Mi faccio queste domande perché, al netto delle convinzioni e delle posizioni personali di ognuno di noi sull’Europa e sull’euro, dubito che qualcuno possa vedere nelle autorità europee, politiche prima che monetarie, uno scudo che possa proteggere Roma dai marosi del mercato. Donald Trump ha parlato, Xi Jinping ha parlato e l’Ue? Non pervenuta, non avendo una voce unica. Oltretutto, con l’incognita pre-estiva del voto presidenziale francese, già oggi in grado di far moltiplicare a livelli record l’open interest su opzioni di protezione, visto che prende sempre più piede l’ipotesi – infernale per i mercati – di un possibile ballottaggio fra gli estremi, ovvero Le Pen contro Mélenchon.
Come la candidata dell’estrema destra, infatti, Mélenchon, se eletto, vuole rinegoziare con i partner europei i trattati alla base dell’Ue e dell’euro. Lui minaccia, nel caso non fossero soddisfatte le sue esigenze (a partire dalla fine del patto di stabilità), una serie di ripercussioni, come il congelamento dei contributi francesi al budget europeo, fino a un’uscita effettiva dall’Unione.

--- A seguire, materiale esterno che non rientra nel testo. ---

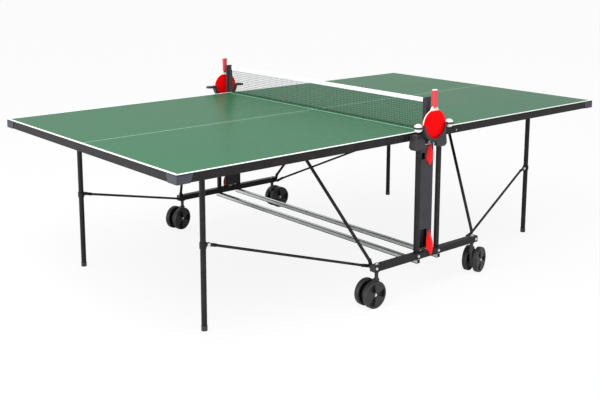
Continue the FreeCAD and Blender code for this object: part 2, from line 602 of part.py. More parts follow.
def link(name, foot, head, foot_rise, head_rise, radius, tab_radius):
    """Tube between two pins with a flat eye at each end.

    foot and head are pin centres. foot_rise and head_rise are where the tube starts and ends.
    """
    tube = rod_tube(name + "_tube", foot_rise, head_rise, radius, "strut_wall")
    parts, holes = [tube], []
    for place, pin, rise in (("foot", foot, foot_rise), ("head", head, head_rise)):
        thick = size("tab_thickness") / 2
        parts.append(rod(f"{name}_{place}_eye", (pin[0], pin[1] - thick, pin[2]),
                         (pin[0], pin[1] + thick, pin[2]), tab_radius))
        span = math.hypot(rise[0] - pin[0], rise[2] - pin[2]) + size("tab_lap")
        turn = math.degrees(math.atan2(rise[2] - pin[2], rise[0] - pin[0]))
        tab = bind(document.addObject("Part::Box", f"{name}_{place}_tab"), Width="tab_thickness",
                   Height=f"2 * {tab_radius} - tab_shoulder")
        tab.Length = span
        spin = FreeCAD.Rotation(FreeCAD.Vector(0, 1, 0), -turn)
        shift = spin.multVec(FreeCAD.Vector(0, -thick, -tab.Height.Value / 2))
        tab.Placement = FreeCAD.Placement(FreeCAD.Vector(*pin) + shift, spin)
        parts.append(tab)
        other = FreeCAD.Vector(*(head_rise if place == "foot" else foot_rise))
        start = FreeCAD.Vector(*rise)
        outward = (start - other).normalize() * size("tube_plug")
        parts.append(rod(f"{name}_{place}_plug", start - outward, start + outward,
                         f"{radius} - strut_wall / 2"))
        holes.append(rod(f"{name}_{place}_hole", (pin[0], pin[1] - 2 * thick, pin[2]),
                         (pin[0], pin[1] + 2 * thick, pin[2]), "pin_radius + pin_fit"))
    return cut(name, fuse(name + "_whole", parts), fuse(name + "_holes", holes))


def along(start, end, distance):
    """The point that lies a distance from start on the way to end, in the plane of X and Z."""
    length = math.hypot(end[0] - start[0], end[2] - start[2])
    share = distance / length
    return (start[0] + (end[0] - start[0]) * share, start[1], start[2] + (end[2] - start[2]) * share)


def make_links(end, right):
    """Support struts from the beam ends to the top, and stays from the beam ends to the legs."""
    struts, stays = [], []
    for side, far in NEAR_FAR:
        reach = size("tab_length")
        foot = (right * size("strut_foot_x"), far * size("strut_foot_y"), size("strut_foot_z"))
        head = (right * size("strut_head_x"), far * size("strut_head_y"), size("strut_head_z"))
        struts.append(link(f"support_strut_{side}_{end}", foot, head, along(foot, head, reach),
                           along(head, foot, reach), "strut_radius", "strut_tab_radius"))
        foot = (right * size("strut_foot_x"), far * size("stay_foot_y"), size("strut_foot_z"))
        head = (right * size("stay_pin_x"), far * size("stay_leg_y"), size("stay_pin_z"))
        stay = link(f"leg_stay_{side}_{end}", foot, head, along(foot, head, reach),
                    along(head, foot, reach), "stay_radius", "stay_tab_radius")
        thick = size("tab_thickness") / 2
        sleeve_start = far * (size("stay_foot_y") + thick - size("sleeve_root"))
        sleeve_end = far * (size("strut_foot_y") - thick - size("side_gap"))
        sleeve = rod(f"stay_sleeve_{side}_{end}", (foot[0], sleeve_start, foot[2]),
                     (foot[0], sleeve_end, foot[2]), "bolt_head_radius")
        stays.append(fuse(f"leg_stay_whole_{side}_{end}", [stay, sleeve]))
    node("support_struts_" + end, struts)
    node("leg_stays_" + end, stays)


def make_caster(corner, far, right):
    """Swivel yoke with its stem and axle, and the two wheels on it."""
    stem = (right * size("stem_x"), far * size("beam_y"))
    yaw = math.radians(CASTER_YAW[corner])
    trail = size("caster_trail")
    axle = (stem[0] + trail * math.cos(yaw), stem[1] + trail * math.sin(yaw), size("wheel_radius"))
    across = FreeCAD.Rotation(FreeCAD.Vector(0, 0, 1), CASTER_YAW[corner])
    gap = size("swivel_gap")

    def beside(distance):
        offset = across.multVec(FreeCAD.Vector(0, distance, 0))
        return (axle[0] + offset.x, axle[1] + offset.y, axle[2])

    top, hub = size("yoke_top"), size("wheel_radius")
    head, toe = size("yoke_head"), size("yoke_toe")
    tail, low = trail - size("yoke_tail"), hub - size("yoke_drop")
    outline = polygon((-head, top), (head, top), (trail + toe, hub + size("yoke_nose")),
                      (trail + toe, hub - toe), (trail, low), (tail + toe, low),
                      (tail, hub - toe), (-head, top - size("yoke_cheek")))
    yoke = padded("yoke_" + corner, "XZ_Plane", outline, "yoke_width")
    shift = across.multVec(FreeCAD.Vector(0, size("yoke_width") / 2, 0))
    yoke.Placement = FreeCAD.Placement(FreeCAD.Vector(stem[0], stem[1], 0) + shift, across)
    neck = rod("neck_" + corner, (*stem, top - size("neck_root")), (*stem, beam_base - gap),
               "stem_radius + neck_wall")
    pin = rod("stem_" + corner, (*stem, beam_base - 2 * size("lap")),
              (*stem, size("beam_top") + size("lap")), "stem_radius")
    nut = rod("stem_nut_" + corner, (*stem, size("beam_top") + gap),
              (*stem, size("beam_top") + gap + size("stem_nut_height")), "stem_nut_radius")
    reach = size("wheel_pitch") / 2 + size("wheel_width") / 2 + size("lap")
    shaft = rod("axle_" + corner, beside(-reach), beside(reach), "wheel_bore")
    node("caster_yoke_" + corner, [fuse("caster_yoke_solid_" + corner, [yoke, neck, pin, nut, shaft])])
    for place, outward in (("inner", -far), ("outer", far)):
        offset = outward * math.copysign(1, math.cos(yaw)) * size("wheel_pitch") / 2
        make_wheel(f"caster_wheel_{corner}_{place}", beside(offset), across)


def make_wheel(name, hub, turn):
    """Wheel revolved about its axle, dished on both faces."""
    half, radius = size("wheel_width") / 2, size("wheel_radius")
    bore = size("wheel_bore") + size("pin_fit")
    dish, rim = size("wheel_dish"), radius - size("wheel_rim")
    boss, root = size("hub_radius"), size("hub_radius") + size("hub_taper")
    lip, bevel = rim + size("rim_taper"), size("tread_bevel")
    upper = [(bore, half), (boss, half), (root, half - dish), (rim, half - dish), (lip, half),
             (radius - bevel, half), (radius, half - bevel)]
    outline = polygon(*upper, *[(across, -height) for across, height in reversed(upper)])
    body = document.addObject("PartDesign::Body", name + "_body")
    sketch = sketch_on(body, "XY_Plane", outline)
    spin = body.newObject("PartDesign::Revolution", name + "_turned")
    spin.Profile = sketch
    spin.ReferenceAxis = (sketch, ["V_Axis"])
    spin.Angle = 360
    document.recompute()
    body.Placement = FreeCAD.Placement(FreeCAD.Vector(*hub), turn)
    node(name, [body])


def make_lever(place, side, far):
    """Leaf-shaped release lever in front of the panel, on a hinge barrel at its upper end."""
    name = f"{place}_lever"
    top, base = size(name + "_top"), size(name + "_base")
    width = size(name + "_half_width")
    middle = (base - top) / 2
    outline = [("arc", (0, base - top), (-width, middle), (0, 0)),
               ("arc", (0, 0), (width, middle), (0, base - top))]
    leaf = padded(f"{name}_leaf_{side}", "XZ_Plane", outline, "lever_thickness")
    move(leaf, y=size("lever_thickness") / 2)
    reach = size("lever_barrel") / 2
    barrel = rod(f"{name}_barrel_{side}", (-reach, 0, 0), (reach, 0, 0), "lever_thickness / 2")
    whole = fuse(f"{name}_whole_{side}", [leaf, barrel])
    turn = FreeCAD.Rotation(FreeCAD.Vector(0, 0, 1), 0 if far < 0 else 180)
    lean = FreeCAD.Rotation(FreeCAD.Vector(1, 0, 0), -size(name + "_tilt"))
    hinge_y = panel_outer_y + size("side_gap") + size("lever_thickness") / 2
    hinge = FreeCAD.Vector(-far * size(name + "_x"), far * hinge_y, top)
    whole.Placement = FreeCAD.Placement(hinge, turn.multiply(lean))
    node(f"{name}_{side}", [whole])


def make_bat(side, far):
    """Bat held blade down: ply blade with its handle, and a rubber sheet on each face."""
    y = far * size("cradle_y")
    middle, wide, tall = size("bat_centre_z"), size("bat_radius_x"), size("bat_radius_z")
    handle = size("bat_handle_width") / 2
    neck_low = size("bat_handle_base") - size("bat_neck_drop")
    neck_x = wide * math.sqrt(1 - ((neck_low - middle) / tall) ** 2)
    start = math.atan2((neck_low - middle) / tall, neck_x / wide)
    steps = 28
    sweep = [start - (math.pi + 2 * start) * step / steps for step in range(steps + 1)]
    round_edge = [(wide * math.cos(turn), middle + tall * math.sin(turn)) for turn in sweep]
    neck = size("bat_neck_top")
    outline = polygon((-handle, neck), (handle, neck), *round_edge)
    blade = padded("bat_ply_" + side, "XZ_Plane", outline, "bat_ply")
    move(blade, y=y + size("bat_ply") / 2)
    grip = block("bat_grip_" + side, (0, y, (size("bat_handle_base") + size("bat_handle_top")) / 2),
                 "bat_handle_width", "bat_handle_thick", "bat_handle_top - bat_handle_base")
    node("bat_blade_" + side, [fuse("bat_" + side, [blade, grip])])
    sheets = []
    share = 1 - size("bat_rubber_margin") / wide
    rubber_top = neck_low - size("bat_rubber_drop")
    covered = [(share * px, middle + share * (pz - middle)) for px, pz in round_edge if pz < rubber_top]
    for place in (-1, 1):
        sheet_body = padded(f"bat_rubber_{side}_{place + 1}", "XZ_Plane", polygon(*covered), "bat_rubber")
        front = y + place * size("bat_ply") / 2
        move(sheet_body, y=front + (size("bat_rubber") if place > 0 else 0))
        sheets.append(sheet_body)
    node("bat_rubbers_" + side, sheets)


def make_balls():
    """One ball in each ring of the near holder."""
    for end, right in LEFT_RIGHT:
        ball = bind(document.addObject("Part::Sphere", "ball_" + end), Radius="ball_radius")
        move(ball, right * size("ring_x"), -size("cradle_y"), size("ring_z") - size("ball_drop"))
        node("ball_" + end, [ball])


make_beams()
make_posts()
make_panels()
make_net()
for side, far in NEAR_FAR:
    make_holder(side, far)
make_hoods()
for end, right in LEFT_RIGHT:
    make_half(end, right)
    make_leg_frame(end, right)
    make_links(end, right)
for side, far in NEAR_FAR:
    for end, right in LEFT_RIGHT:
        make_caster(f"{side}_{end}", far, right)
    make_lever("upper", side, far)
    make_lever("lower", side, far)
    make_bat(side, far)
make_balls()

document.recompute()
for item in document.Objects:
    if {"Invalid", "Error"} & set(item.State):
        raise RuntimeError(f"{item.Label} failed: {item.State}")
os.makedirs("parts", exist_ok=True)
for piece in NODES:
    if piece.Shape.isNull() or not piece.Shape.isValid():
        raise RuntimeError(f"{piece.Label} has no valid shape")
    piece.Shape.exportStep(f"parts/{piece.Label}.step")
print(len(NODES), "sub-parts")
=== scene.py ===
"""Folding table-tennis table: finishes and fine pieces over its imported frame.

Metres; +X along the table, +Y across it, +Z up, origin on the floor under the middle of the net.
Every new piece is a surface worked out with numpy and rides on the body that carries it.
"""

import json

import bmesh
import bpy
import numpy as np
from mathutils import Matrix, Vector


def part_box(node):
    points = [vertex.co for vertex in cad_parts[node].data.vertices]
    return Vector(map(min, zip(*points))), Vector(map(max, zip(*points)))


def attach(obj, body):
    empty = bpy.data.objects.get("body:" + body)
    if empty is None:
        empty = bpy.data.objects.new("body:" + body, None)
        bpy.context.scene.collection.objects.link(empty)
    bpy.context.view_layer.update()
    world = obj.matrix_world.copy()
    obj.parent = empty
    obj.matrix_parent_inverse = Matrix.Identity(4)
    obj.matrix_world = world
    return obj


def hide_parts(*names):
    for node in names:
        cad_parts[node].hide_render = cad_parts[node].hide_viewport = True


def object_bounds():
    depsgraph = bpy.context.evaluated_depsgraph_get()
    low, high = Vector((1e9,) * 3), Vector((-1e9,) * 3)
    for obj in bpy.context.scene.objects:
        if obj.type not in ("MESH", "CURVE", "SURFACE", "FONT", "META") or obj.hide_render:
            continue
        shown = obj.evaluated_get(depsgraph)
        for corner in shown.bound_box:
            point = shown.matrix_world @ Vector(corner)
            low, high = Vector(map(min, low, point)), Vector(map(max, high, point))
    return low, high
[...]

E sempre come la Le Pen, Mélenchon promette di agire sulla leva della spesa pubblica: nel suo programma si parla di 273 miliardi di euro supplementari in cinque anni. Entrambi vogliono mantenere la patrimoniale, l’imposta sui ricchi (Fillon vuole toglierla e Macron ridurla). E Mélenchon, oltre i 400mila euro lordi di redditi annui, applicherà un’imposta al 100%. Inoltre, entrambi i candidati puntano a scendere dai 62 ai 60 anni per l’età pensionabile. Insomma, un potenziale terremoto.
Pensate che l’Italia riuscirà a uscire indenne da un tritacarne globale e interno simile, al netto dei nostri conti e di un’instabilità politica che cresce di giorno in giorno? Urgono persone di buon senso e con una dose ragguardevole di ragion di Stato: stavolta non sarà autunno caldo o la solita crisi speculativa cui siamo abituati da sempre, stavolta potrebbe essere un potenziale diluvio. E in troppi pensano di potersi mettere al riparo con l’ombrello rotto dell’Ue o della Bce.